Deep reinforcement learning has a well-known efficiency problem, and new research targets one underappreciated cause: bloated policy parameter spaces.
A paper from arXiv proposes Occupancy-based Policy Compression (OPC), an upgrade to an existing method called Action-based Policy Compression (APC). Where APC compressed a model's parameter space into a smaller latent representation by matching immediate actions, OPC replaces that with something broader: matching long-horizon state-space coverage, or "occupancy." The researchers also added an information-theoretic filter during dataset generation to ensure the training pool contains genuinely diverse policies, not redundant ones. The result is a latent space organized around functional similarity rather than surface-level action mimicry.
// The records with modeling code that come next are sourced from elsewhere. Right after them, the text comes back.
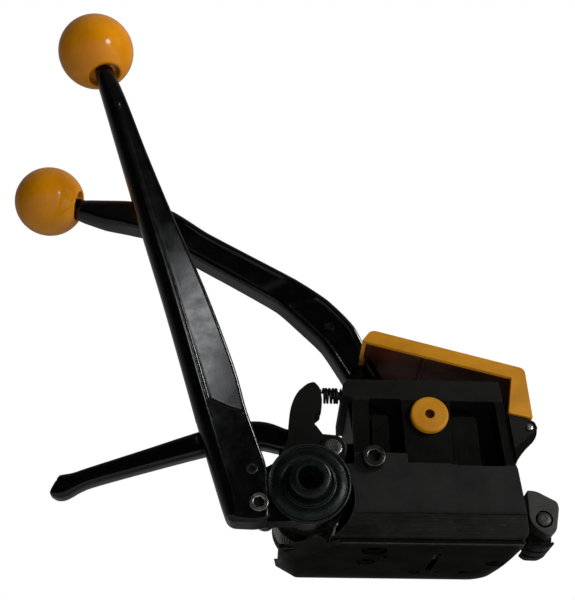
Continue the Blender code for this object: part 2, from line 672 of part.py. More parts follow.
def sealing_lever():
    """Gooseneck blade with a web, rooted on the sealing shaft."""
    made = bar("sealing_lever", SEAL_STATIONS, "gloss_black", 1.8)
    join(made, tang("sealing_tang", SEAL_KNOB, (-160.0, 197.0), SEAL_KNOB_RADIUS))
    root = [(-12.8, 86.0), (-26.4, 78.4), (-6.8, 55.0), SEAL_AXIS, (9.2, 62.8)]
    join(made, slab("lever_root", root, 2.2, 13.8, "tool_steel"))
    join(made, hole("lever_hub", SEAL_AXIS, 9.2, 2.0, 14.0, 28))
    cut(made, hole("lever_hub_bore", SEAL_AXIS, SEAL_SHAFT_RADIUS + GAP, -10, 30, 24))
    cut(made, hole("lever_pin_bore", LEVER_PIN, 2.8, -10, 30, 16))
    web = [(x, z, y - 7.6, width - 5.4, 7.2) for x, z, y, width, _ in SEAL_STATIONS[4:8]]
    root_web = [
        (-50.6, 135.4, 0.4, 9.0, 7.2), (-35.2, 117.4, 0.4, 11.6, 7.2), (-25.6, 97.6, 0.4, 11.0, 7.2),
    ]
    cut(made, bar("lever_web", web, "tool_steel", 0.5))
    return cut(made, bar("root_web", root_web, "tool_steel", 0.5))


def sealing_parts():
    """Knob, shaft, cam, cap and cross pin of the sealing lever."""
    aim = lever_axis(SEAL_KNOB, (-160.0, 197.0))
    knob("sealing_knob", SEAL_KNOB, aim, SEAL_KNOB_RADIUS, 8.4, "amber_knob")
    pin("sealing_shaft", SEAL_AXIS, SEAL_SHAFT_RADIUS, -25.0, 21.7, "tool_steel", 28, 0.5)
    pin("lever_cross_pin", LEVER_PIN, 2.5, 1.8, 14.2, "bright_steel", 16)
    cap = [
        (2.1, -28.4), (7.9, -28.4), (8.7, -27.6), (8.7, -25.3), (2.1, -25.3),
    ]
    turned("shaft_cap", (SEAL_AXIS[0], 0, SEAL_AXIS[1]), (0, 1, 0), cap, 28, "amber_plastic", loop=True)
    points = arc(SEAL_AXIS, 9.0, 36, 246, 18)
    steps = 16
    for i in range(steps + 1):
        share = i / steps
        reach = CAM_LOW + CAM_RISE * min(share * 112.0 / CAM_SWEEP, 1.1)
        points.append(polar(SEAL_AXIS, reach, -96.0 + 112.0 * share))
    sleeve("sealing_cam", points, SEAL_SHAFT_RADIUS + GAP, -7.4, 1.4, SEAL_AXIS, "tool_steel")


def punch_parts():
    """Punch holder, two notching punches, cutter and return springs."""
    block("punch_holder", (-11.4, -7.4, HOLDER_FOOT), (27.4, 15.4, HOLDER_TOP), "tool_steel")
    for name, x in (("cutter_blade", -0.4), ("notch_punch_left", 6.6), ("notch_punch_right", 14.6)):
        width = 1.6 if name == "cutter_blade" else 3.0
        tip = [(x - width, 12.0), (x, CHANNEL_ROOF + 0.6), (x + width, 12.0)]
        outline = tip + [(x + width, HOLDER_FOOT - GAP), (x - width, HOLDER_FOOT - GAP)]
        slab(name, outline, -6.4, 14.4, "tool_steel")
    length = HOLDER_FOOT - BODY_FOOT - 2 * GAP
    for name, x in (("return_spring_left", -8.0), ("return_spring_right", 24.0)):
        start = (x, 4.0, BODY_FOOT + GAP)
        coil(name, start, (0, 0, 1), length, 2.6, 0.45, 3, "spring_steel", 10, 5)


# ------------------------------------------------------ lid, guide, spring

def lid():
    """Amber cover: top sheet, skirts, right wall, cross rib and hinge lugs."""
    face = [
        (-23.4, 103.0), (-27.9, 97.1), (37.9, 79.9), (40.6, 79.3), (37.6, 61.6),
        (48.5, 58.9), (47.4, 82.6), (46.0, 84.3),
    ]
    made = slab("lid", face, -26.5, 21.8, "amber_plastic")
    room = [
        (-22.6, 100.7), (-26.2, 96.2), (-30.0, 80.0), (37.0, 50.0), (46.0, 50.0),
        (46.3, 58.0), (45.4, 82.2),
    ]
    cut(made, slab("lid_room", room, -24.3, 19.6, "tool_steel"))
    notch = box_outline((-40.0, 80.0), (-17.2, 110.0))
    cut(made, slab("lever_notch", notch, 0.8, 15.8, "tool_steel"))
    trim = box_outline((-45.0, 84.0), (-22.0, 98.0))
    cut(made, slab("skirt_trim", trim, -7.0, 1.4, "tool_steel"))
    rib = [(-1.0, 96.0), (-1.9, 93.0), (0.5, 92.4), (1.4, 95.3)]
    join(made, slab("lid_rib", rib, -25.0, 20.4, "tool_steel"))
    lug = arc(LID_PIN, 3.2, 180, 360, 8) + [(48.3, 60.0), (46.9, 72.0), (44.6, 72.0)]
    join(made, slab("lug_front", lug, -22.1, -18.6, "tool_steel"))
    join(made, slab("lug_rear", lug, 14.2, 17.7, "tool_steel"))
    return cut(made, hole("lid_pin_bore", LID_PIN, 2.0, -30, 30, 16))


def strap_guide():
    """Rear guide: knuckle plate at the front, and the polished shoe."""
    knuckle = [
        (42.2, 25.4), (41.9, 10.2), (49.8, 4.4), (53.4, 7.2), (55.6, 17.4),
        (55.2, 20.2), (46.4, 25.0),
    ]
    made = slab("strap_guide", knuckle, -25.0, -16.6, "worn_steel")
    web = [(42.6, 12.0), (42.4, 3.4), (52.2, 3.4), (53.2, 9.0)]
    join(made, slab("guide_web", web, -18.6, -14.6, "tool_steel"))
    rear = arc(GUIDE_PIN, 5.0, -20, 200, 12) + [(44.0, 3.0), (51.6, 3.0)]
    join(made, slab("guide_rear", rear, -3.4, 1.8, "tool_steel"))
    shoe = [(42.2, 3.6), (44.4, 1.9), (50.4, 1.8), (53.6, 3.4), (52.6, 4.8), (42.6, 4.8)]
    join(made, slab("guide_shoe", shoe, -16.6, 2.6, "tool_steel"))
    return cut(made, hole("guide_bore", GUIDE_PIN, 3.2 + 0.1, -30, 30, 24))


def rocker_spring():
    start = (-46.9, SPRING_Y, SPRING_Z)
    return coil("rocker_spring", start, (1, 0, 0), 8.0, 3.0, 0.5, 5, "spring_steel", 12, 5)


# ---------------------------------------------------------------- assembly

MOVING = {
    "rocker": (ROCKER_PIN, ("rocker_frame", "rocker_handle", "front_bush", "rear_bush",
                            "handle_screw_low", "handle_screw_high", "holding_pawl_pin",
                            "rocker_spring")),
    "holding_pawl": (HOLDING_PAWL_PIN, ("holding_pawl",)),
    "tension_lever": (HUB, ("tension_lever", "tension_knob", "ratchet_cover",
                            "drive_pawl_screw", "stop_screw")),
    "drive_pawl": (DRIVE_PAWL_PIN, ("drive_pawl",)),
    "feed_shaft": (HUB, ("feed_shaft", "feed_wheel", "drive_ratchet", "holding_ratchet")),
    "sealing_lever": (SEAL_AXIS, ("sealing_lever", "sealing_knob", "sealing_shaft",
                                  "lever_cross_pin", "shaft_cap", "sealing_cam")),
    "punch_slide": ((7.0, HOLDER_FOOT), ("punch_holder", "cutter_blade", "notch_punch_left",
                                         "notch_punch_right")),
    "lid": (LID_PIN, ("lid",)),
    "strap_guide": (GUIDE_PIN, ("strap_guide",)),
}


def hang_on_axes():
    """Parents every moving piece to an empty on its joint's axis."""
    for body, (axis, names) in MOVING.items():
        empty = bpy.data.objects.new(body + "_axis", None)
        bpy.context.scene.collection.objects.link(empty)
        empty.location = Vector((axis[0], 0, axis[1])) * MM
        inverse = Matrix.Translation(-empty.location)
        for name in names:
            piece = bpy.data.objects[name]
            piece.parent = empty
            piece.matrix_parent_inverse = inverse


def main():
    for old in list(bpy.data.objects):
        bpy.data.objects.remove(old, do_unlink=True)
    body_casting()
    base_plate()
    side_rail()
    insert("gripper_plate", (-66.0, -8.0), (-43.0, 14.0), (), "tool_steel")
    die_plate()
    fixed_fasteners()
    lid_bracket()
    rocker_frame()
    rocker_handle()
    rocker_parts()
    holding_pawl()
    tension_lever()
    drive_pawl()
    tension_parts()
    feed_shaft_parts()
    sealing_lever()
    sealing_parts()
    punch_parts()
    lid()
    strap_guide()
    rocker_spring()
    hang_on_axes()


main()
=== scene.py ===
"""Looks of the hand strapping tensioner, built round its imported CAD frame.

Shapes are written in millimetres in the frame of the part: X along the strap,
Y away from the tension lever's side, Z up from the sole.
"""

import math

import bmesh
import bpy
from mathutils import Matrix, Quaternion, Vector

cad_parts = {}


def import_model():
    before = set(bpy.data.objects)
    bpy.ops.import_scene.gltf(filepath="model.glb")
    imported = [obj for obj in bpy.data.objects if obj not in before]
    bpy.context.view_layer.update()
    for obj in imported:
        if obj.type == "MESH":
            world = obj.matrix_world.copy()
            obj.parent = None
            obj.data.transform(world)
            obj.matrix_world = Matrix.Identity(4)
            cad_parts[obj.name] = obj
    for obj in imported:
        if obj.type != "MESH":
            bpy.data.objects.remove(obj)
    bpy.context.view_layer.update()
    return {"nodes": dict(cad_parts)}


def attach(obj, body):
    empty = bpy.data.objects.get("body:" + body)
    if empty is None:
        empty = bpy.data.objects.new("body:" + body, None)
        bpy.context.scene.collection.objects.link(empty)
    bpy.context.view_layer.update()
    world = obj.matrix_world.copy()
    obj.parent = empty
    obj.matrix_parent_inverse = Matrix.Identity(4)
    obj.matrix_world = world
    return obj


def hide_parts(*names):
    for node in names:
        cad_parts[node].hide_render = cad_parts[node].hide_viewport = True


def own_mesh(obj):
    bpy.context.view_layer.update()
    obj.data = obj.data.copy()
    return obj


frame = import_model()

MM = 0.001
HUB = (-53.8, 20.6)
ROCKER_PIN = (-42.7, 41.6)
SEAL_AXIS = (1.4, 59.5)
LID_PIN = (46.6, 54.7)
GUIDE_PIN = (48.4, 12.3)
DRIVE_PAWL_PIN = (-74.8, 10.9)
HOLDING_PAWL_PIN = (-72.0, 13.0)
STOP_SCREW = (-78.0, 25.6)
FRONT_SCREW = (-24.8, 37.7)
LEVER_PIN = (-41.0, 120.0)
HANDLE_SCREWS = ((-60.6, 47.6), (-53.6, 47.4))
RIGHTWARD, BACKWARD, UPWARD = (1, 0, 0), (0, 1, 0), (0, 0, 1)
THROUGH = (-30.0, 30.0)
BODY_FRONT, BODY_BACK = -25.0, 22.0
LEVER_FRONT, LEVER_BACK = -46.0, -33.0
CAGE_FRONT, PAWL_ROOM_BACK = -41.4, -35.0
HUB_ROOM = 20.5
SHAFT_BORE = 6.3
DRIVE_FLANK = 152.0
BRACKET_SCREWS = ((37.0, 46.0), (36.0, 58.0))
RAIL_SCREW = (-24.6, -16.2)
RAIL_DOWEL = (3.4, -21.1)
DIE_SCREWS = ((-27.0, 0.0), (30.9, 0.3))
DIE_DOWELS = ((-3.2, 15.7), (19.1, 14.7))
SMALL_HOLES = ((-19.1, -7.4, 1.4), (7.1, 15.3, 1.2))
SPRING_Y = -21.5
SPRING_Z = 70.6
TENSION_KNOB = (-166.2, -39.5, 261.6)
SEAL_KNOB = (-193.0, 16.0, 202.6)
TENSION_NECK = (-152.7, 225.0)
SEAL_NECK = (-160.0, 197.0)
TENSION_BALL, SEAL_BALL = 19.78, 18.85

TENSION_STATIONS = (
    (-160.4, 246.0, 9.4), (-152.7, 225.0, 11.2), (-140.5, 190.0, 13.2),
    (-126.0, 150.0, 16.4), (-111.0, 110.0, 20.0), (-97.7, 71.0, 22.3), (-91.6, 50.0, 21.8),
)
SEAL_STATIONS = (
    (-178.4, 197.4, 16.0, 9.6, 8.8), (-172.0, 196.2, 16.0, 13.2, 10.4),
    (-160.0, 194.0, 16.0, 16.4, 11.4), (-146.0, 191.6, 15.0, 17.2, 12.0),
    (-128.0, 184.0, 11.0, 16.6, 12.0), (-109.0, 168.6, 8.4, 17.2, 12.0),
    (-86.0, 154.6, 8.0, 17.4, 12.0), (-62.4, 140.2, 8.0, 18.2, 12.0),
    (-48.6, 128.6, 8.0, 20.6, 12.0), (-36.8, 115.6, 8.0, 20.0, 12.0),
    (-27.4, 97.0, 8.0, 17.2, 12.0), (-18.6, 80.0, 8.0, 17.0, 12.0),
)
HANDLE_STATIONS = (
    (-164.8, 25.4, -19.7, 5.6, 4.4), (-163.6, 25.0, -19.7, 9.0, 6.6),
    (-161.4, 25.0, -19.7, 10.6, 7.8), (-158.6, 26.0, -19.7, 10.0, 8.0),
    (-154.6, 27.7, -19.7, 8.3, 8.0), (-148.0, 30.4, -19.7, 8.0, 8.0),
    (-126.0, 37.9, -19.7, 9.2, 8.0), (-100.0, 46.6, -19.7, 11.2, 8.0),
    (-86.0, 50.2, -19.7, 12.2, 8.0), (-74.0, 50.8, -19.7, 12.6, 8.0),
    (-63.0, 48.0, -19.7, 11.0, 8.0), (-50.4, 47.2, -19.7, 9.6, 8.0),
)


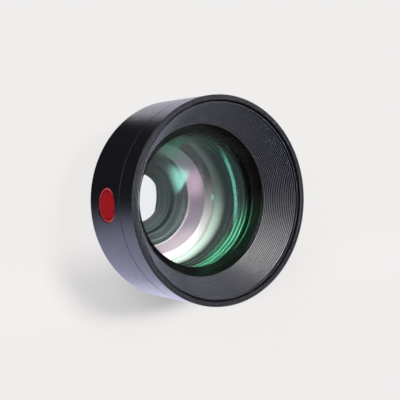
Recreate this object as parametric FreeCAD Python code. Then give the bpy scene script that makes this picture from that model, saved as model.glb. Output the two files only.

The distinction matters because action-matching is a myopic proxy — small errors compound across sequential decisions, quietly degrading the compressed model. By optimizing directly against divergence in state occupancy distributions, OPC forces the compression to reflect what a policy actually does over time, not just its next move. That closes a gap that practitioners who have tried policy distillation at scale will recognize immediately.
Reinforcement learning's sample inefficiency has spawned a cottage industry of fixes — reward shaping, model-based rollouts, hierarchical methods — and compression is a less-traveled lane. OPC's validation is limited to continuous control benchmarks, so how it holds up in discrete-action or sparse-reward environments remains an open question.